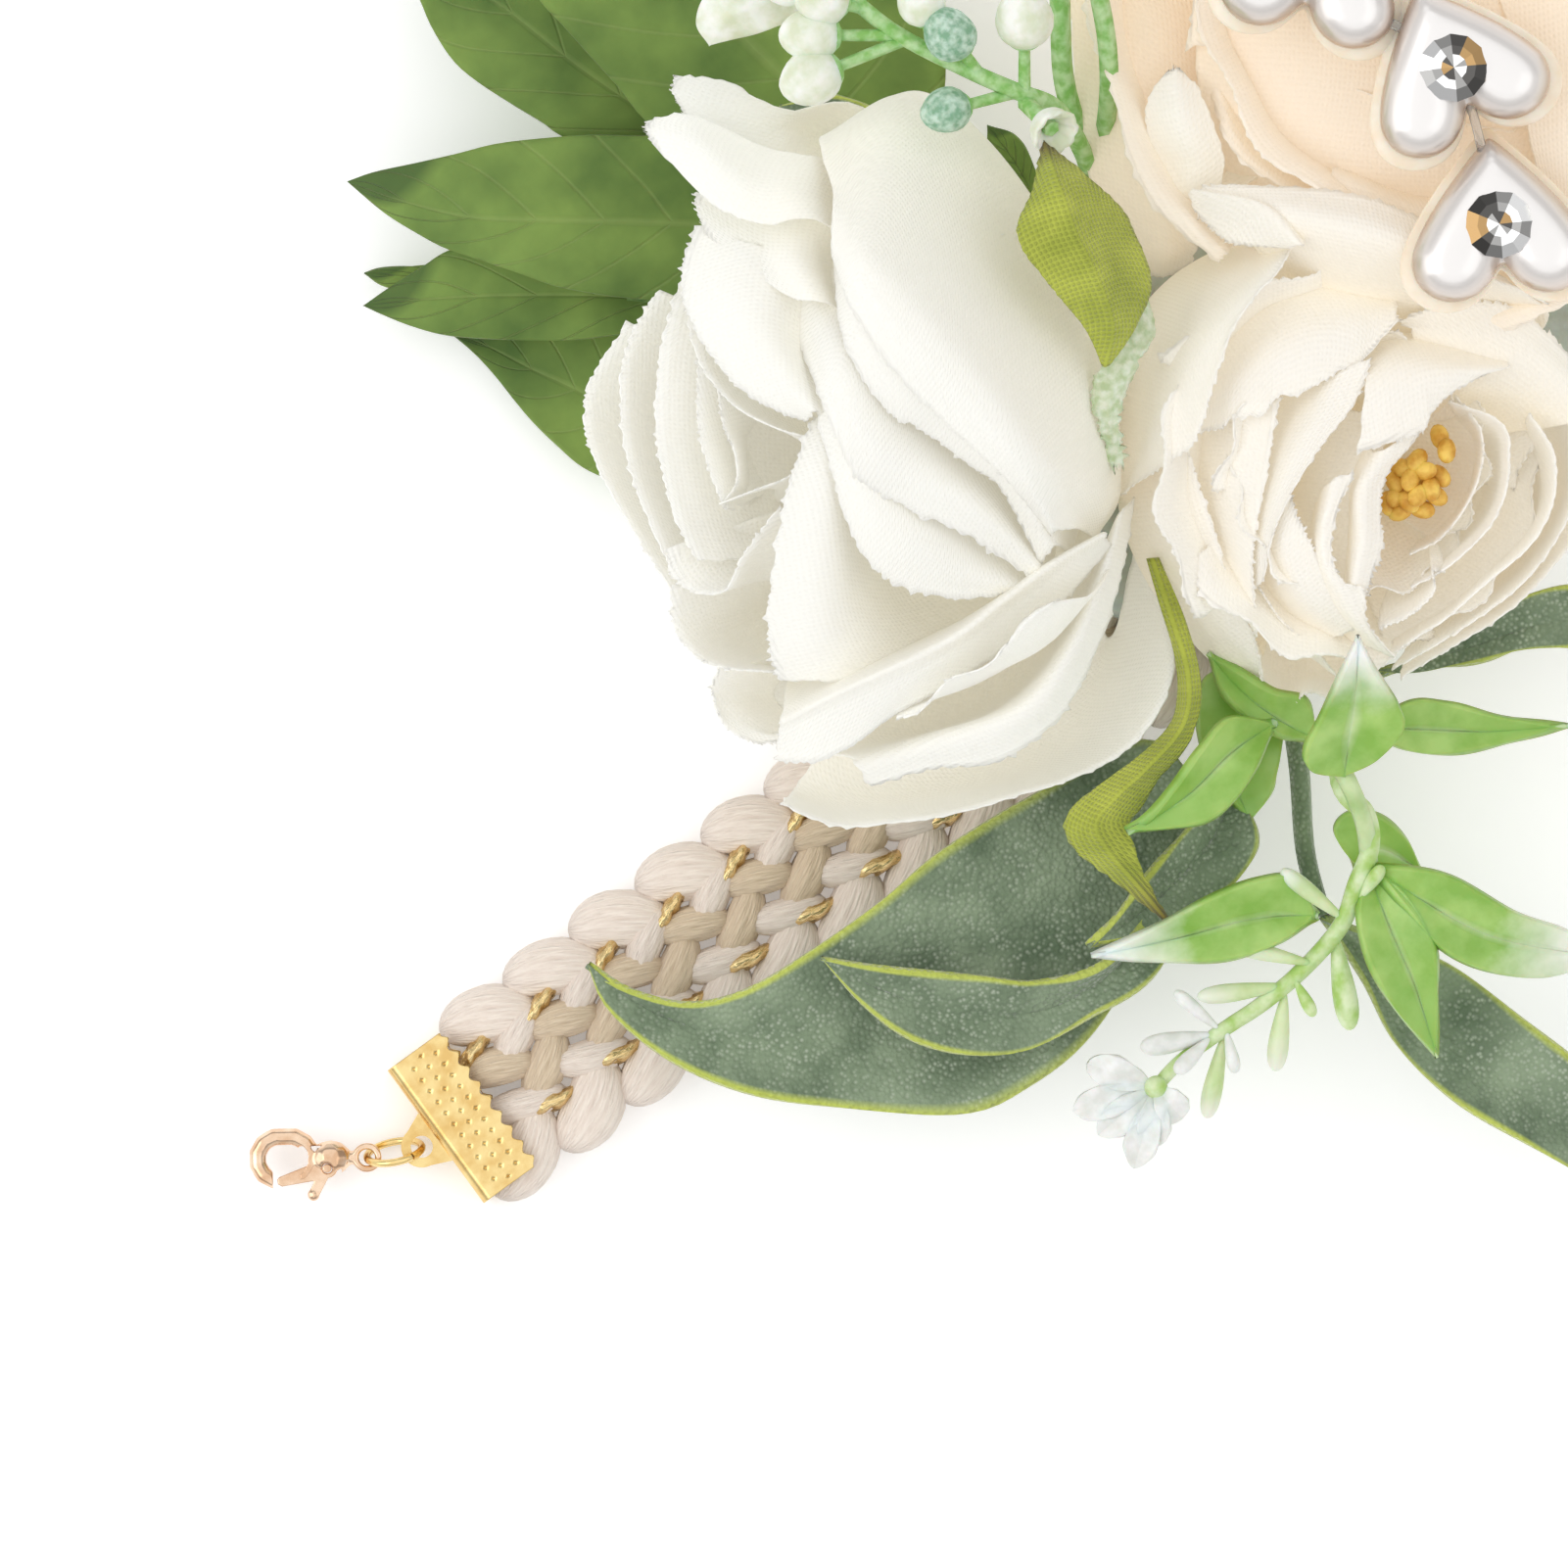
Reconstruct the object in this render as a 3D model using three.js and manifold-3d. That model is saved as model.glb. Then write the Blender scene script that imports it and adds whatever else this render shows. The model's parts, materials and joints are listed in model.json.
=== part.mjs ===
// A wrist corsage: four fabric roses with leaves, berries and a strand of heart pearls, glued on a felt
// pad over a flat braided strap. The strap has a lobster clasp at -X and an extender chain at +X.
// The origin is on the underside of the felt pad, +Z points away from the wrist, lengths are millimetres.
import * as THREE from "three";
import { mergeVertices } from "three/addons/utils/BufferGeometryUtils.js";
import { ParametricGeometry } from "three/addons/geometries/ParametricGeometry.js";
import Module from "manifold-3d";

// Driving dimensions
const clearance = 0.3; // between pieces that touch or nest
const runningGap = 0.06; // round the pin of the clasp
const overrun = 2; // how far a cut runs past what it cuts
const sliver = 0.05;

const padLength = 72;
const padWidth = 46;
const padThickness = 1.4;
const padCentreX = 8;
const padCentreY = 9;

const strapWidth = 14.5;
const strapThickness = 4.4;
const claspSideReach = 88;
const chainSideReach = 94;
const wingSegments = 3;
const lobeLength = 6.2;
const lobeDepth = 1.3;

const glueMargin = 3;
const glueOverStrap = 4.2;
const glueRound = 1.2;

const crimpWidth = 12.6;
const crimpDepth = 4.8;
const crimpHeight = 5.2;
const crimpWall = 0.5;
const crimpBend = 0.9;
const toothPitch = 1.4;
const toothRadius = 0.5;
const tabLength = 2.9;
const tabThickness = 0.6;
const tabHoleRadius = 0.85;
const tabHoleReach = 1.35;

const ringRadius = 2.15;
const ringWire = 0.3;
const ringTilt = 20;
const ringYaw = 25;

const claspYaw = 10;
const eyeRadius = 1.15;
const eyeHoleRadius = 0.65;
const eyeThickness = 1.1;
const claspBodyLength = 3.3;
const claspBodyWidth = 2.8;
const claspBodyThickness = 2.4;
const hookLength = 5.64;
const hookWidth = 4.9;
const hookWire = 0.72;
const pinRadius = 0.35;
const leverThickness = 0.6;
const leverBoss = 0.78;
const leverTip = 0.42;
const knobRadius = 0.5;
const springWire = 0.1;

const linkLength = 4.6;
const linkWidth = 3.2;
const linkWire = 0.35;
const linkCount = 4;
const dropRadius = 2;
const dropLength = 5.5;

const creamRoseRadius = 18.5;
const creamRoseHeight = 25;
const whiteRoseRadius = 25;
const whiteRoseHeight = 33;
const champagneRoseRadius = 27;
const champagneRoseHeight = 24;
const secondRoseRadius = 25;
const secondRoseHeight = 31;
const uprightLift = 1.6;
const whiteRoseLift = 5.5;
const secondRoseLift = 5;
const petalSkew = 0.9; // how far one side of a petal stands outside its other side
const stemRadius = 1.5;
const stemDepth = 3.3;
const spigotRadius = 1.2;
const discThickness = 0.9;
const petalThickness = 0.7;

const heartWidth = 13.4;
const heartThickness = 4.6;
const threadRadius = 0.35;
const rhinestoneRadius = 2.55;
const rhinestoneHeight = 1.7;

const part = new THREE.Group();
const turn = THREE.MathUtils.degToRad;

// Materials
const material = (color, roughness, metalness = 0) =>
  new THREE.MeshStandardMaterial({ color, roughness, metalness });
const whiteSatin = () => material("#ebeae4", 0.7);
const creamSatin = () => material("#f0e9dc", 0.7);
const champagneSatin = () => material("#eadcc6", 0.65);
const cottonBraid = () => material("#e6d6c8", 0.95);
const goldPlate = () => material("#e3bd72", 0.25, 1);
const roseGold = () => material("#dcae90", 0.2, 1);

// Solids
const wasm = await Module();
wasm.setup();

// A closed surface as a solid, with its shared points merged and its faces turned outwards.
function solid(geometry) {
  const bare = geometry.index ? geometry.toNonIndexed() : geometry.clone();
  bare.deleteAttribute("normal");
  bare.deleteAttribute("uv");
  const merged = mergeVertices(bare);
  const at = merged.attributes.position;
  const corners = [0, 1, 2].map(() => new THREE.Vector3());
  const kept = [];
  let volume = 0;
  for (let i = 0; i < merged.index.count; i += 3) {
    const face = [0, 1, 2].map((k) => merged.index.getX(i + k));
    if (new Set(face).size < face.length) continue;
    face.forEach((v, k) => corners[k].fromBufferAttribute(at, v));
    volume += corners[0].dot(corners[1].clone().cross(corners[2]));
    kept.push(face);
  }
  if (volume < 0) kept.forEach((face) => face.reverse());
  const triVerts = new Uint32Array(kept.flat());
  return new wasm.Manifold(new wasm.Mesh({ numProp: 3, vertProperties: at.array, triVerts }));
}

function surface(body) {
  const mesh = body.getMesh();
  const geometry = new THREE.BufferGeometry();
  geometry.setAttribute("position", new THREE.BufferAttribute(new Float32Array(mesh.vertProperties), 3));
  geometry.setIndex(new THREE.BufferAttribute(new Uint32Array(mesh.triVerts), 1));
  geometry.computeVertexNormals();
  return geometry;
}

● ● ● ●

◆ Job
Only the lines from the beginning of the material above through the line with "const tabHoleReach = 1.35;" are wanted; extract them exactly.

◆ The answer
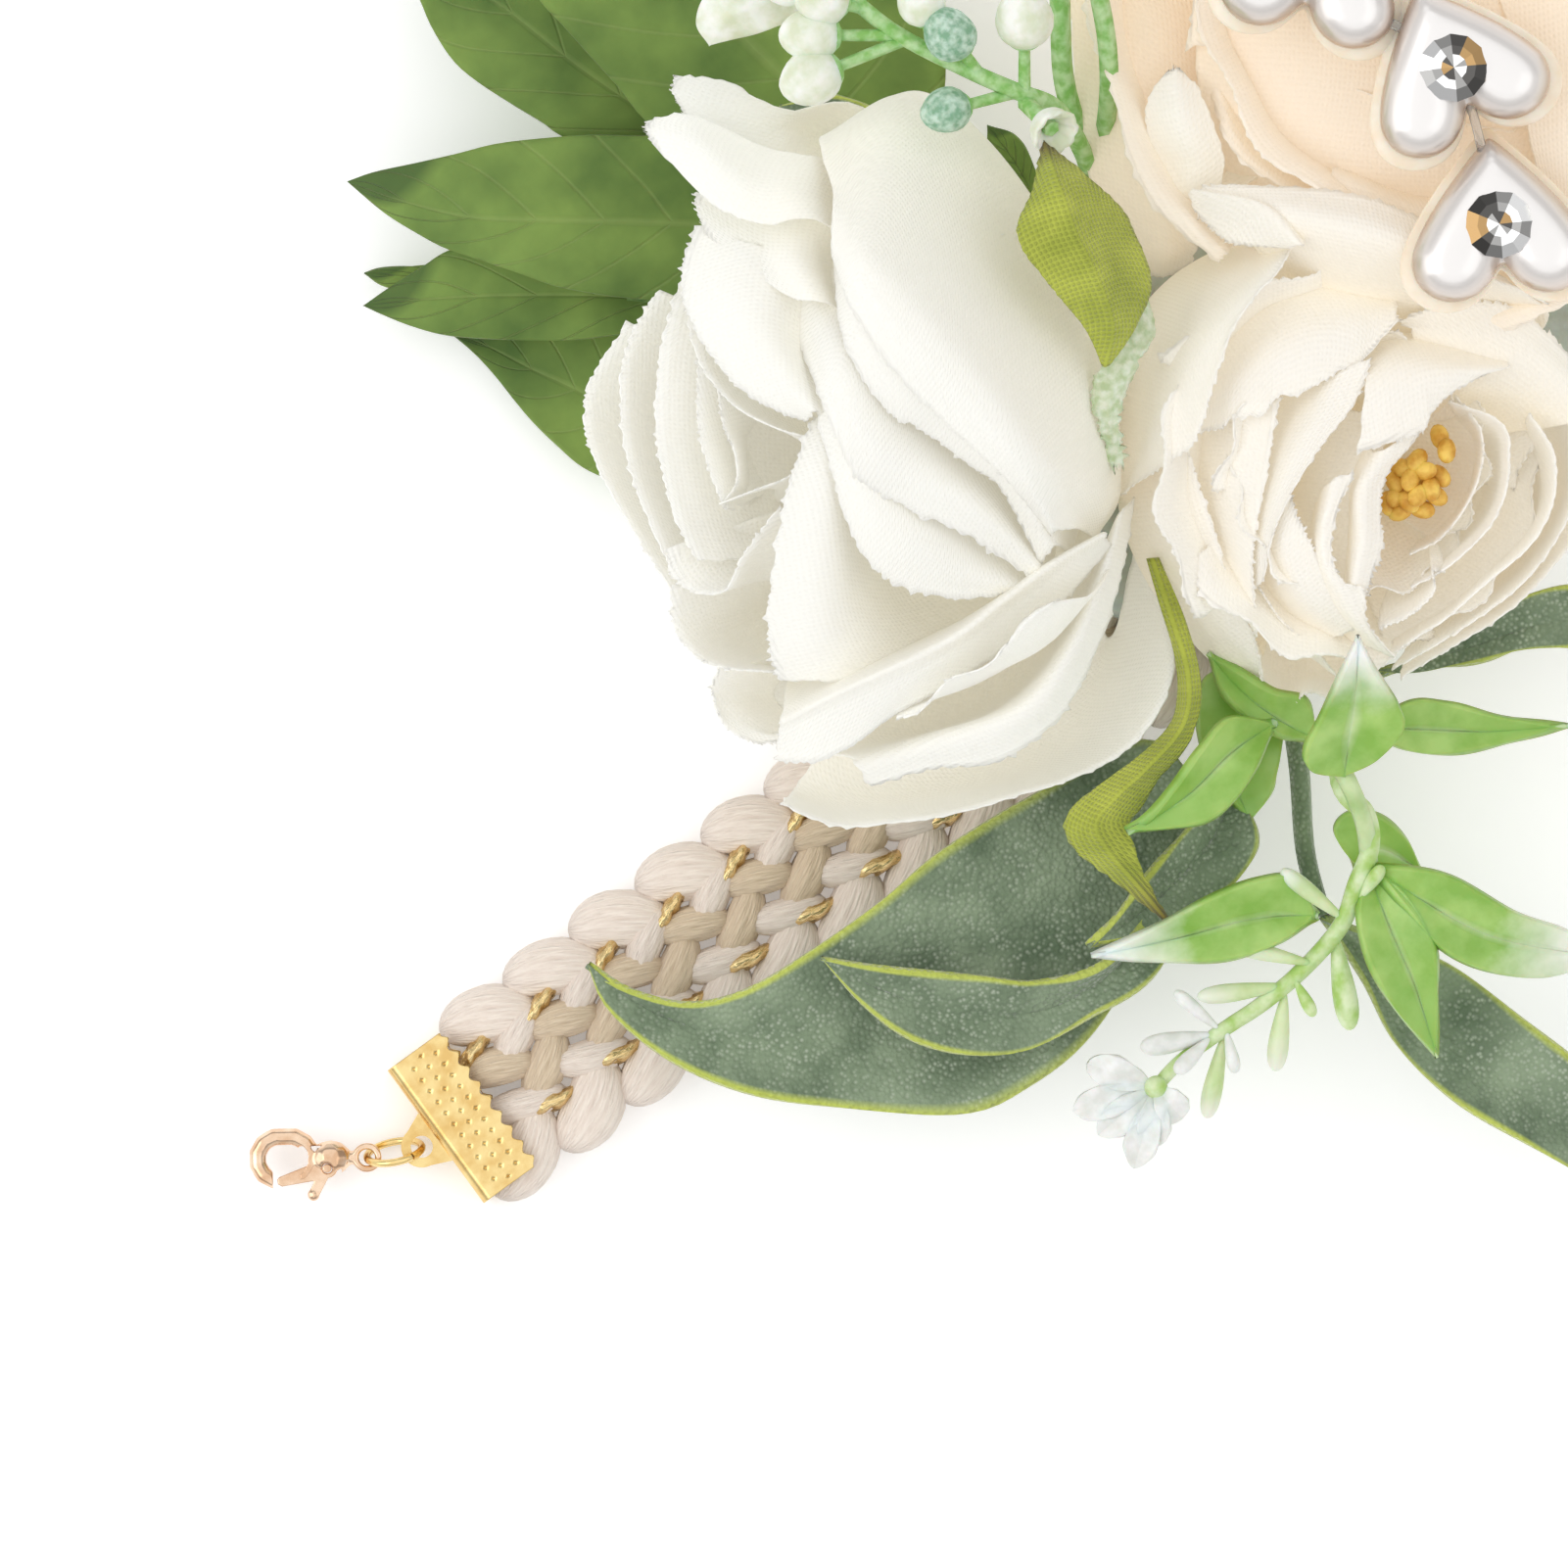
Reconstruct the object in this render as a 3D model using three.js and manifold-3d. That model is saved as model.glb. Then write the Blender scene script that imports it and adds whatever else this render shows. The model's parts, materials and joints are listed in model.json.
=== part.mjs ===
// A wrist corsage: four fabric roses with leaves, berries and a strand of heart pearls, glued on a felt
// pad over a flat braided strap. The strap has a lobster clasp at -X and an extender chain at +X.
// The origin is on the underside of the felt pad, +Z points away from the wrist, lengths are millimetres.
import * as THREE from "three";
import { mergeVertices } from "three/addons/utils/BufferGeometryUtils.js";
import { ParametricGeometry } from "three/addons/geometries/ParametricGeometry.js";
import Module from "manifold-3d";

// Driving dimensions
const clearance = 0.3; // between pieces that touch or nest
const runningGap = 0.06; // round the pin of the clasp
const overrun = 2; // how far a cut runs past what it cuts
const sliver = 0.05;

const padLength = 72;
const padWidth = 46;
const padThickness = 1.4;
const padCentreX = 8;
const padCentreY = 9;

const strapWidth = 14.5;
const strapThickness = 4.4;
const claspSideReach = 88;
const chainSideReach = 94;
const wingSegments = 3;
const lobeLength = 6.2;
const lobeDepth = 1.3;

const glueMargin = 3;
const glueOverStrap = 4.2;
const glueRound = 1.2;

const crimpWidth = 12.6;
const crimpDepth = 4.8;
const crimpHeight = 5.2;
const crimpWall = 0.5;
const crimpBend = 0.9;
const toothPitch = 1.4;
const toothRadius = 0.5;
const tabLength = 2.9;
const tabThickness = 0.6;
const tabHoleRadius = 0.85;
const tabHoleReach = 1.35;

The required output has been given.